### [INSTRUCTIONS FOR THE TASK]
Up to and including the line with "are in millimetres.", reproduce the listing below exactly, beginning at its first line.

________

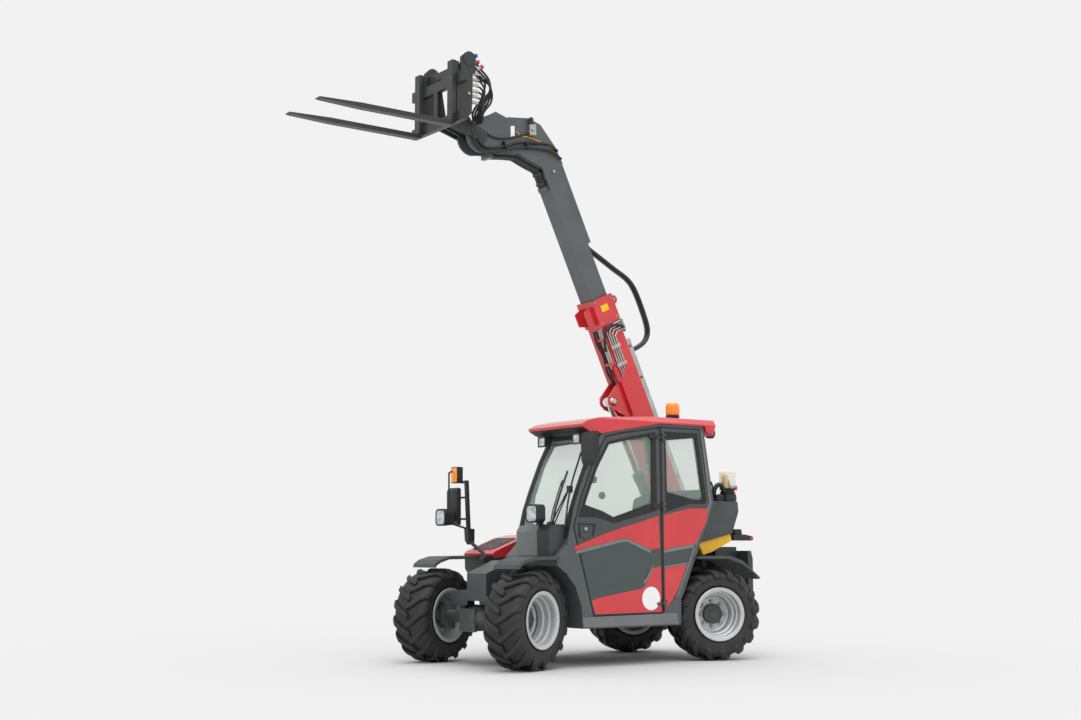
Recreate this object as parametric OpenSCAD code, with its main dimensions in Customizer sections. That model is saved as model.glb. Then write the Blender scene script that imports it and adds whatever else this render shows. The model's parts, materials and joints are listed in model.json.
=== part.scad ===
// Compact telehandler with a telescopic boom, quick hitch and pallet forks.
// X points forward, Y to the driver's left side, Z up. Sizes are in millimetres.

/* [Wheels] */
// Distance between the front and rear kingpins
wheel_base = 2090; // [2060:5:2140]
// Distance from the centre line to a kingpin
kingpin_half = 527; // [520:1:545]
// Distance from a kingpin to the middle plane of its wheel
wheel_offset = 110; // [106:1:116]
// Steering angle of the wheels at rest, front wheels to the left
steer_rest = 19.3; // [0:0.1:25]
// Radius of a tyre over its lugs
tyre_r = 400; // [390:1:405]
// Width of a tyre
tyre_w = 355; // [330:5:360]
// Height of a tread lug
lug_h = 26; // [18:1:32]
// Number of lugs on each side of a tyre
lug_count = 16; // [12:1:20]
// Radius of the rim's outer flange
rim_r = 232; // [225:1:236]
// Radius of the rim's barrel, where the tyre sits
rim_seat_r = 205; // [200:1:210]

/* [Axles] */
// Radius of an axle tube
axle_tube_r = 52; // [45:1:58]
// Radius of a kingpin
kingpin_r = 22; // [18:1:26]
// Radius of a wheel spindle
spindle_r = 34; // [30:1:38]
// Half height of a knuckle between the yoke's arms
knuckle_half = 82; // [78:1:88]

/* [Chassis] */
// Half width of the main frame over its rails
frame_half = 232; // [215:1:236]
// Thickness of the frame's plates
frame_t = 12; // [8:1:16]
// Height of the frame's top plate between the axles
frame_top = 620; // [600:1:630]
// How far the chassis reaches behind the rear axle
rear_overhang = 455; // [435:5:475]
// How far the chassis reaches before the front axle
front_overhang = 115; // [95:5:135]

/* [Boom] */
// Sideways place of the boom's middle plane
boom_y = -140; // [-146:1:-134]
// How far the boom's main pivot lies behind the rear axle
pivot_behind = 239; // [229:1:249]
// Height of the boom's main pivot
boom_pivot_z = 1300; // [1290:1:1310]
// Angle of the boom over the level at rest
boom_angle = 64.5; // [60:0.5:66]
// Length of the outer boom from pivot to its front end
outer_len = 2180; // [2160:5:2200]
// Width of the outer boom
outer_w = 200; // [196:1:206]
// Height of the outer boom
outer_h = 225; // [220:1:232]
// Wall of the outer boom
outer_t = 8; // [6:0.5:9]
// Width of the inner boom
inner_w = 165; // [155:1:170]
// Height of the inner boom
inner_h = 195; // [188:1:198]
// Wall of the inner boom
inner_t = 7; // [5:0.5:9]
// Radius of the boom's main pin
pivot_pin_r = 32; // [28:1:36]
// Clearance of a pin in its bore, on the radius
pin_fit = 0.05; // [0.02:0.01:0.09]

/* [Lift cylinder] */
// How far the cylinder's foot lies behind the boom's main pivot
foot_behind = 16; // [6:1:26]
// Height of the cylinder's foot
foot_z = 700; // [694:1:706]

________

### [SOLUTION FOR THIS PROBLEM]
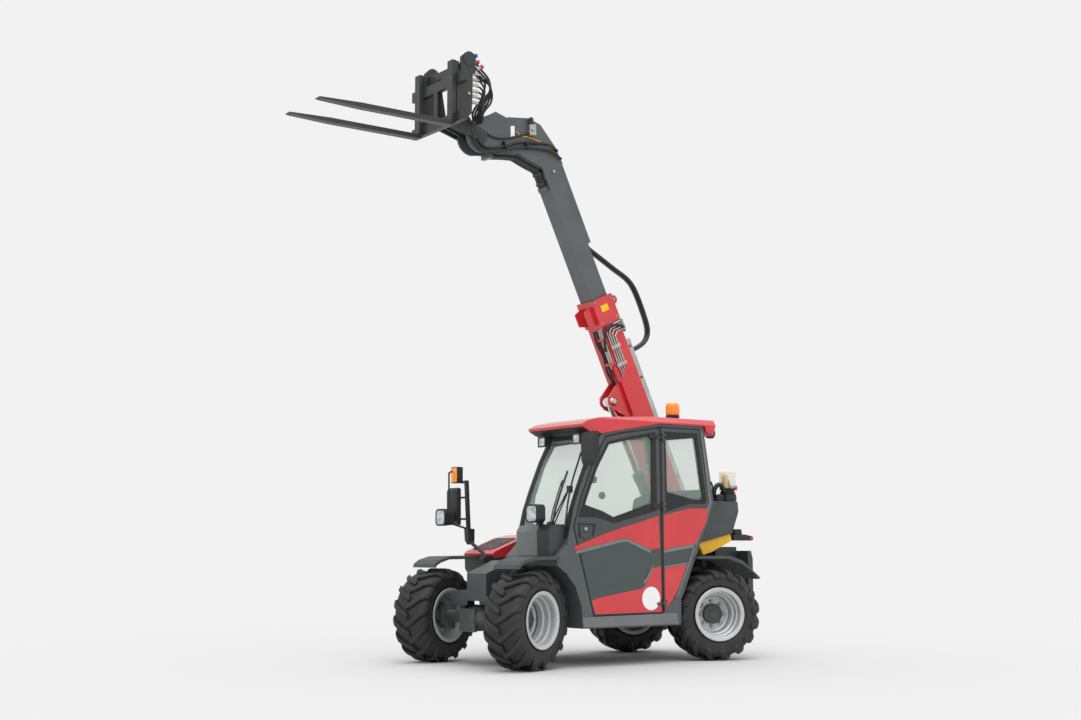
Recreate this object as parametric OpenSCAD code, with its main dimensions in Customizer sections. That model is saved as model.glb. Then write the Blender scene script that imports it and adds whatever else this render shows. The model's parts, materials and joints are listed in model.json.
=== part.scad ===
// Compact telehandler with a telescopic boom, quick hitch and pallet forks.
// X points forward, Y to the driver's left side, Z up. Sizes are in millimetres.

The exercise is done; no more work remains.